NW: It’s always nice to be recognised. Once I was on Crown Street in Surry Hills, walking along, and these guys were walking behind me. As I got to the traffic lights, they were calling out, ‘Neale! Neale! Neale!’ I turned around with a big grin, and they said, ‘Neil Perry – you’re that guy from MasterChef!’ But you can spend twenty five years in magazines and you’re still known as the guy from The Block. I kind of like it, though.
RU: When you were growing up, what was the epitome of stylishness for you?
NW: I grew up in England in the late 1960s, 1970s and it was a bit of a style desert. I aspired to friends’ homes, which was terribly unfair, as there was nothing wrong with mine. But at one point, we had our sitting room wallpapered in a bamboo print, which I thought was terribly chic and stylish – things started to look up from that point.
RU: What did you spend your first big paycheck on?
NW: My own apartment in England. That’s what people do in England. As soon as you get a paycheck in your pocket, you get a mortgage. It’s like a rite of passage. I was only in my 20s.

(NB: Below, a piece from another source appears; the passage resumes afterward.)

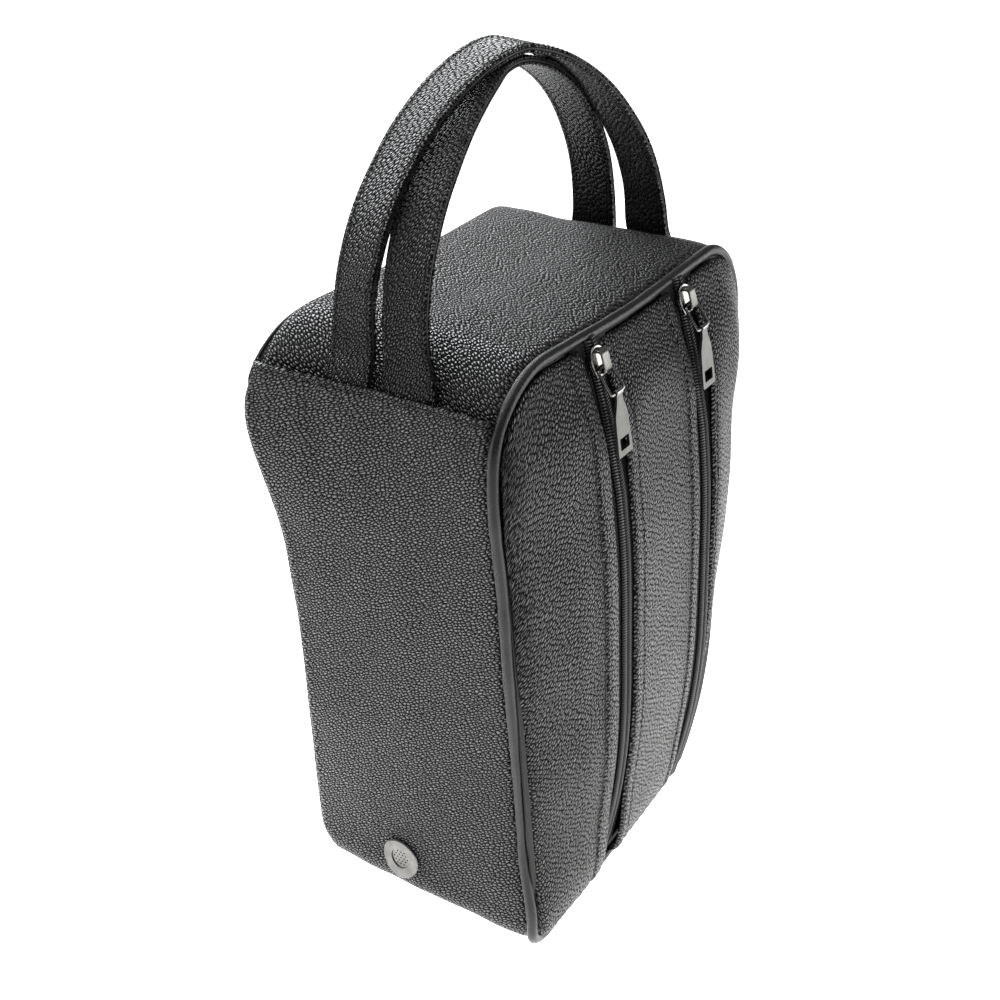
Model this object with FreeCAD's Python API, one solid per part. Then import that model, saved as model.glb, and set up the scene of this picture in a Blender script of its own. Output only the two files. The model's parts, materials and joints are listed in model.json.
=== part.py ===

RU: What’s the best advice you ever received?
NW: I had a domineering, eccentric boss many years ago when I worked on British Harpers & Queen, who told me I needed to smile more. She said I was way too serious but that if I smiled, I could get whatever I wanted. It kind of worked. It’s something I’ve remembered all my life as my natural look is quite serious and forbidding. I practise my smile to remind people I have a sense of humour.
RU: What makes you laugh out loud?
NW: British sitcoms that go back to the ‘70s, the cornier the better. Robin’s Nest, Are You Being Served?, George & Mildred, The Good Life. I still watch them on UK TV. Fortunately, my partner loves them too.
RU: What’s the best advice you have on love?
NW: You’ve got to try to make each other laugh, give each other space when you need it and understand what makes each other tick.